Humo de cigarrillo pensativo
Tres deseos es una película en la que no pasa nada. La acción transcurre durante un fin de semana que una pareja pasa en Colonia para festejar el cumpleaños número 40 de Victoria (Florencia Raggi). La pareja lleva ocho años de casados, tienen una hija y este fin de semana funciona como un par de días tranquilos en los que por fin podrán reflexionar y ver en qué se ha convertido su relación. Por casualidad, al pasear por la playa después de una pelea con su esposa, Pablo (Antonio Birabent) se encuentra, junto a una barca donde están descamando pescados, con Ana (Julieta Cardinali), una antigua novia a la que no veía hacía doce años y que exactamente el día anterior se separó de su marido. Despiertan antiguos sentimientos y ambos se enfrascan en inverosímiles diálogos de exploración sobre el fin de una pareja. Mientras, la pareja de Victoria y Pablo continúa con su vaivén sobre la disolución.

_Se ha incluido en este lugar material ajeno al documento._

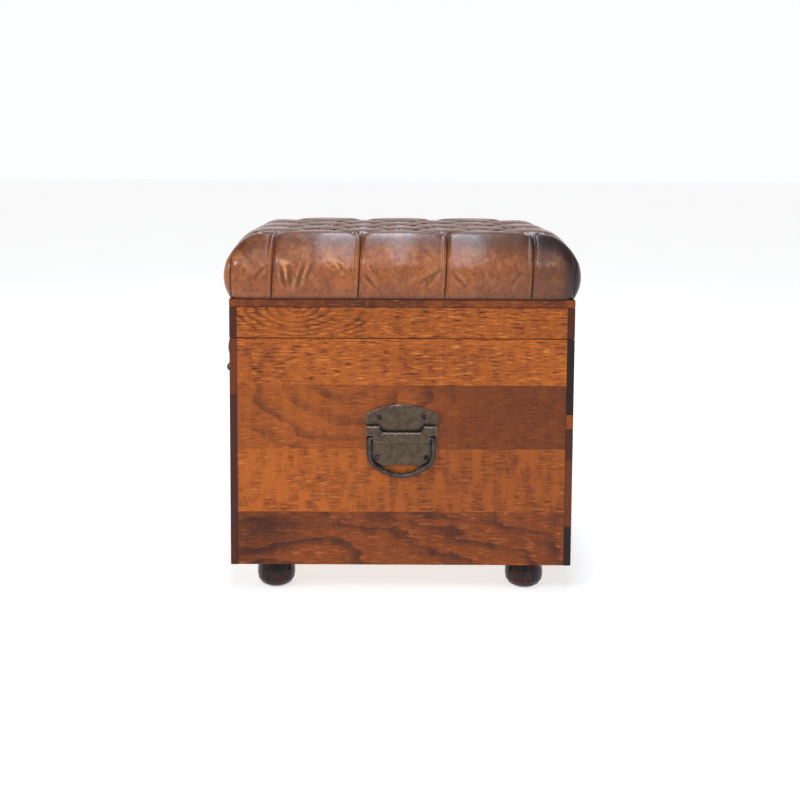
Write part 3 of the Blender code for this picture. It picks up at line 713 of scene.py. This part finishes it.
def fold_depth(points):
    """(depth, signed distance) of the pleats down the sides: a groove with a narrow folded strip beside it.
    The distance is across the nearest pleat, and it is FAR where there is none."""
    total = np.zeros(len(points))
    across = np.full(len(points), FAR)
    out = np.max(np.abs(points[:, :2]), axis=1)
    side = smooth(out, OUTER_BUTTON, OUTER_BUTTON + 12 * MM)
    lean = (points[:, 2] - PAD_WIDEST) * 0.05
    for axis in (0, 1):
        far = np.abs(points[:, axis])
        here = far > np.abs(points[:, 1 - axis]) - 4 * MM
        along = points[:, 1 - axis] * np.sign(points[:, axis]) * (1 if axis == 0 else -1)
        for column in PLEAT_COLUMNS:
            t = along - column * BUTTON_PITCH - lean
            groove = np.exp(-((t / PLEAT_WIDTH) ** 2))
            strip = np.exp(-(((t + FOLD_WIDTH * 0.55) / (FOLD_WIDTH * 0.45)) ** 4))
            total += here * side * (PLEAT_DEPTH * groove - FOLD_RISE * strip)
            closer = here & (side > 0.02) & (np.abs(t) < np.abs(across))
            across[closer] = t[closer]
        low = smooth(points[:, 2], 68 * MM, 54 * MM)
        for sign in (-1, 1):
            t = (along - sign * (PAD_HALF - 10 * MM)) * -sign
            edge = here & (far > PAD_HALF - 12 * MM) & (axis == 0)
            total += edge * low * 1.6 * MM * np.exp(-((t / PLEAT_WIDTH) ** 2))
            closer = edge & (low > 0.3) & (np.abs(t) < np.abs(across))
            across[closer] = t[closer]
    return total, across


def valley_lip(valley, side):
    """A soft lip along one side of each valley on top, where the leather is folded over."""
    return 1.5 * MM * (side > 0) * np.exp(-(((valley - 5 * MM) / (3.2 * MM)) ** 2))


def painted_shade_and_hem(points, normals):
    """Painted shade: on top, at one corner and towards one end of a side; also darker along the hem."""
    corner = np.linalg.norm(points[:, :2] - np.array((PAD_HALF - 6 * MM, PAD_HALF)), axis=1)
    dark = 0.5 * (1 - smooth(corner, 10 * MM, 34 * MM)) + 0.25 * (1 - smooth(corner, 40 * MM, 80 * MM))
    dark = np.maximum(dark, 0.16 * (1 - smooth(points[:, 2], 4 * MM, 22 * MM)))
    dark += 0.50 * smooth(normals[:, 2], 0.3, 0.75)
    dark += 0.30 * smooth(points[:, 1], 10 * MM, 170 * MM) * smooth(points[:, 0], 120 * MM, 200 * MM)
    return dark


def detail(seat):
    """Sinks the pleats, folds and wrinkles, and keeps where they are for the leather's colours, including its
    painted shade and painted highlights.
    """
    points = read_points(seat.data)
    normals = read_normals(seat.data)
    diagonals, _ = valley_lines()
    valley, side = nearest(points[:, :2], diagonals)
    _, near, button = seat_fields(points)
    topness = smooth(normals[:, 2], 0.35, 0.8)
    folds, across = fold_depth(points)
    wrinkles = crease_depth(points, pucker_lines())
    groove = 3.0 * MM * topness * np.exp(-((valley / (2.2 * MM)) ** 2))
    lip = valley_lip(valley, side) * topness
    rest = smooth(points[:, 2], 1 * MM, 8 * MM)
    write_points(seat.data, points - normals * ((folds + wrinkles + groove - lip) * rest)[:, None])
    # painted shade: dark round the buttons, in the wrinkles' grooves and in a line where the seat meets its
    # board
    crease_shade = 0.8 * np.exp(-((button / (9 * MM)) ** 2)) * topness
    hem = 1 - smooth(points[:, 2], 0.5 * MM, 4 * MM)
    crease_shade += np.clip(wrinkles / (2.0 * MM), 0, 1) * 0.55 + hem * 0.9
    # crown: high up and away from valleys and pleats, where the hide is pulled tight and a painted highlight
    # goes
    crown = smooth(near, 6 * MM, 24 * MM) * (0.4 + 0.6 * smooth(points[:, 2], 20 * MM, 60 * MM))
    # painted highlight on the lips raised beside the wrinkles
    ridge_highlight = smooth(-wrinkles, 0.08 * MM, 0.6 * MM)
    for name, values in (
        ("crease_shade", crease_shade),
        ("crown", crown),
        ("shade_and_hem", painted_shade_and_hem(points, normals)),
        ("ridge_highlight", ridge_highlight),
    ):
        keep(seat.data, name, np.clip(values, 0, 1))
    keep(seat.data, "across", across)
    keep(seat.data, "valley", np.where(topness > 0.3, valley * side, FAR))


def keep(data, name, values):
    layer = data.attributes.new(name, "FLOAT", "POINT")
    layer.data.foreach_set("value", values.astype(np.float32))


def make_seat(material):
    seat = bpy.data.objects.new("leather_seat", seat_blank())
    bpy.context.scene.collection.objects.link(seat)
    points = read_points(seat.data)
    write_points(seat.data, buttoned(points, read_normals(seat.data)))
    inflate(seat)
    apply_subdivision(seat)
    detail(seat)
    close_base(seat)
    seat.data.transform(Matrix.Translation((PAD_CENTRE.x, PAD_CENTRE.y, PAD_BASE)))
    seat.data.shade_smooth()
    seat.data.materials.clear()
    seat.data.materials.append(material)
    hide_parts("seat_cushion")
    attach(seat, "lid")
    return seat


def button_profile():
    """Half the section of a covered button, from its crown out over the rim to its underside."""
    radius, rise = BUTTON_RADIUS, 3.6 * MM
    crown = [(radius * math.sin(t), rise * math.cos(t)) for t in np.linspace(0, math.pi / 2, 9)]
    return crown + [(radius * 0.93, -1.2 * MM), (radius * 0.7, -2.2 * MM), (0, -2.4 * MM)]


def add_button(mesh, x, y, floor):
    """One covered button, turned about its own axis. A ring of no radius is a single point."""
    rings = []
    for radius, height in button_profile():
        count = BUTTON_STEPS if radius > 1e-6 else 1
        ring = []
        for k in range(count):
            angle = math.tau * k / BUTTON_STEPS
            place = (x + radius * math.cos(angle), y + radius * math.sin(angle), floor + height)
            ring.append(mesh.verts.new(place))
        rings.append(ring)
    for upper, lower in zip(rings, rings[1:]):
        for k in range(BUTTON_STEPS):
            n = (k + 1) % BUTTON_STEPS
            corners = [upper[k % len(upper)], lower[k % len(lower)]]
            corners += [lower[n % len(lower)], upper[n % len(upper)]]
            mesh.faces.new(list(dict.fromkeys(corners)))


def make_buttons(seat, material):
    """Covered buttons, each pulled down to the floor of its dimple."""
    outer, inner = button_places()
    mesh = bmesh.new()
    points = read_points(seat.data)
    above = points[:, 2] > PAD_BASE + 30 * MM
    for x, y in outer + inner:
        place = np.array((x + PAD_CENTRE.x, y + PAD_CENTRE.y))
        near = (np.linalg.norm(points[:, :2] - place, axis=1) < BUTTON_RADIUS * 0.6) & above
        floor = float(points[near, 2].mean()) + 1.0 * MM
        add_button(mesh, *place, floor)
    bmesh.ops.recalc_face_normals(mesh, faces=mesh.faces)
    data = bpy.data.meshes.new("tuft_buttons")
    mesh.to_mesh(data)
    mesh.free()
    data.shade_smooth()
    data.materials.append(material)
    count = len(data.vertices)
    # even values for the leather's masks: a little painted shade, and a pale crown that is partly painted
    # highlight
    constants = {"crease_shade": 0.15, "crown": 0.8, "shade_and_hem": 0.1, "across": FAR, "valley": FAR}
    for name, value in constants.items():
        keep(data, name, np.full(count, value))
    buttons = bpy.data.objects.new("tuft_buttons", data)
    bpy.context.scene.collection.objects.link(buttons)
    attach(buttons, "lid")
    return buttons


# ---- the frame's own nodes ----


def paint(material, *names):
    for name in names:
        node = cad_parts[name]
        node.data.materials.clear()
        node.data.materials.append(material)


def dress_frame():
    names = list(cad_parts)
    end_panel = dict(along="y", boards=END_BOARDS, edges=END_EDGES, end_colors=(RUSSET,))
    paint(wood("end_panel_right", shift=0.0, **end_panel), "box_right")
    paint(wood("end_panel_left", shift=4.3, **end_panel), "box_left")
    face = dict(along="x", boards=FRONT_BOARDS, edges=FRONT_EDGES)
    paint(wood("front_panel", end_edges=FRONT_EDGES, end_colors=FRONT_ENDS, **face), "box_front")
    paint(wood("back_panel", end_edges=BACK_EDGES, end_colors=BACK_ENDS, shift=2.1, **face), "box_back")
    rail = dict(boards=RAIL_BOARD, end_colors=(UMBER,))
    paint(wood("lid_rail_side", along="y", shift=1.0, **rail), "lid_right", "lid_left")
    paint(wood("lid_rail_face", along="x", shift=1.7, **rail), "lid_front", "lid_back")
    top = dict(along="y", boards=TOP_BOARD, end_colors=(UMBER,), shift=3.0)
    paint(wood("lid_top_board", **top), "lid_board")
    paint(plywood(), "base_board")
    paint(dark_wood(), *[name for name in names if name.startswith("foot_")])
    iron = metal("iron", (0.060, 0.040, 0.026), (0.118, 0.081, 0.054), (0.56, 0.54, 0.54), 0.85, 0.24)
    bail = metal("bail_iron", (0.036, 0.028, 0.023), (0.080, 0.062, 0.050), (0.24, 0.22, 0.21), 0.80, 0.30)
    screw = metal("dark_iron", (0.008, 0.006, 0.005), (0.034, 0.025, 0.019), (0.46, 0.40, 0.34), 0.80, 0.30)
    brass = metal("brass", (0.20, 0.115, 0.035), (0.50, 0.33, 0.12), (0.80, 0.62, 0.33), 1.0, 0.28, 0.06)
    fittings = [name for name in names if name.startswith(("handle_", "hasp_", "hinge_", "stay_arm"))]
    paint(iron, *[name for name in fittings if "screw" not in name])
    paint(bail, "handle_left_bail", "handle_right_bail")
    paint(screw, *[name for name in names if "_screw" in name])
    paint(brass, "stay_guide", "stay_thumbscrew")


# ---- the studio ----


def make_camera():
    data = bpy.data.cameras.new("camera")
    camera = bpy.data.objects.new("camera", data)
    bpy.context.scene.collection.objects.link(camera)
    distance, aside, height = 1.5, -0.0222, 0.541
    pitch, roll = math.radians(5.6), math.radians(0.25)
    camera.location = (BODY_HI.x + distance, BODY_CENTRE.y + aside, height)
    level = Matrix.Rotation(math.pi / 2, 4, "Z") @ Matrix.Rotation(math.pi / 2 - pitch, 4, "X")
    camera.rotation_euler = (level @ Matrix.Rotation(roll, 4, "Z")).to_euler()
    data.sensor_width = 36
    data.lens = 56.1
    data.shift_x = 0.02
    data.shift_y = -0.148
    data.clip_end = 60
    bpy.context.scene.camera = camera


def area_light(name, place, size, power, color=(1, 1, 1)):
    data = bpy.data.lights.new(name, "AREA")
    data.shape = "RECTANGLE"
    data.size, data.size_y = size
    data.energy = power
    data.color = color
    light = bpy.data.objects.new(name, data)
    light.location = place
    toward = Vector((0, 0, 0.28)) - Vector(place)
    light.rotation_euler = toward.to_track_quat("-Z", "Y").to_euler()
    bpy.context.scene.collection.objects.link(light)


def soft_sun(place, power, spread):
    data = bpy.data.lights.new("sun", "SUN")
    data.energy = power
    data.angle = math.radians(spread)
    light = bpy.data.objects.new("sun", data)
    light.rotation_euler = (-Vector(place)).to_track_quat("-Z", "Y").to_euler()
    bpy.context.scene.collection.objects.link(light)


def make_studio():
    mesh = bmesh.new()
    bmesh.ops.create_grid(mesh, x_segments=8, y_segments=8, size=30)
    data = bpy.data.meshes.new("floor")
    mesh.to_mesh(data)
    mesh.free()
    floor = bpy.data.objects.new("floor", data)
    bpy.context.scene.collection.objects.link(floor)
    shade = Shade("floor")
    tone = shade.fit(shade.noise(shade.place, scale=3, detail=2), 0.3, 0.7)
    glow = dict(Emission_Color=(1, 1, 1, 1), Emission_Strength=0.67, Specular_IOR_Level=0.2)
    data.materials.append(shade.finish(shade.mix(tone, (0.62, 0.62, 0.62), (0.65, 0.65, 0.65)), 0.9, **glow))
    world = bpy.data.worlds.new("studio")
    world.use_nodes = True
    nodes, links = world.node_tree.nodes, world.node_tree.links
    split = nodes.new("ShaderNodeSeparateXYZ")
    links.new(nodes.new("ShaderNodeTexCoord").outputs["Generated"], split.inputs[0])
    fade = nodes.new("ShaderNodeMapRange")
    fade.inputs["From Min"].default_value = 0.12
    fade.inputs["From Max"].default_value = 0.50
    fade.inputs["To Min"].default_value = 1.0
    fade.inputs["To Max"].default_value = 0.15
    links.new(split.outputs["Z"], fade.inputs["Value"])
    links.new(fade.outputs[0], nodes["Background"].inputs["Strength"])
    nodes["Background"].inputs["Color"].default_value = (0.98, 0.99, 1.0, 1)
    bpy.context.scene.world = world
    soft_sun((1.3, -0.9, 1.15), 0.95, 12)
    area_light("strip", (0.34, 0.0, 1.9), (0.32, 5.0), 50, (0.68, 0.82, 1.0))
    bpy.context.scene.view_settings.view_transform = "Standard"


make_camera()
make_studio()
dress_frame()
hide = leather()
seat = make_seat(hide)
make_buttons(seat, hide)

Esta dupla de directores había realizado ya en 2004 el documental Legado. Los tres actores que sostienen la película cuentan con una trayectoria en el cine nacional e internacional, además de la carrera de Antonio Birabent como cantante.
El problema más grave de Tres deseos, siendo como es una película tan pegada a sus actores, es la actuación de Antonio Birabent (por la que, según se nos informa, recibió un premio como mejor actor protagónico en el Festival Internacional de Kiev). No solo sus ceños fruncidos de frustración/enojo/pensamiento son siempre iguales, su voz no refleja ningún tipo de inflexión, todo está dicho en un mismo tono que nunca entra con el timing adecuado. Para peores, a esto se suma un diálogo demasiado trabajado, forzado hasta rozar lo literario (en un mal sentido), que no logra despegar como artificio y al cual los actores no pueden prestar credibilidad.
La propuesta en general y algunas escenas en particular nos remiten a otras películas, en especial a Antes del atardecer (Richard Linklater, 2004), en la que dos antiguos “novios” se reencuentran en una ciudad extraña (por lo menos para uno de ellos) y conversan caminando por las calles de París en un lapso de tiempo cercano a la duración de la película. Lo que en esta eran momentos de pura química entre los actores y diálogos completamente naturales (aunque no sin cierta cuota de artificio), acá son momentos (inintencionadamente) incómodos. También hay un dejo almodovariano, sobre todo con la aparición de un travesti. Al final, la película no se proponía contar demasiado y eso fue lo que hizo. No todo plano fijo con sonido ambiente es poético ni filmar a un personaje “reflexionando” constituye un cine reflexivo. Con algunas imágenes que parecen salidas de una publicidad de Secretaría de Turismo y una recurrencia monótona sobre temas e ideas visuales (es raro el cuadro en el que Birabent no aparezca fumando con mirada “significativa”). Hay un cierto realismo que rescata la película de la nada y la naturalidad de Florencia Raggi (por lejos, la mejor actuación) presta vigor a algunas escenas.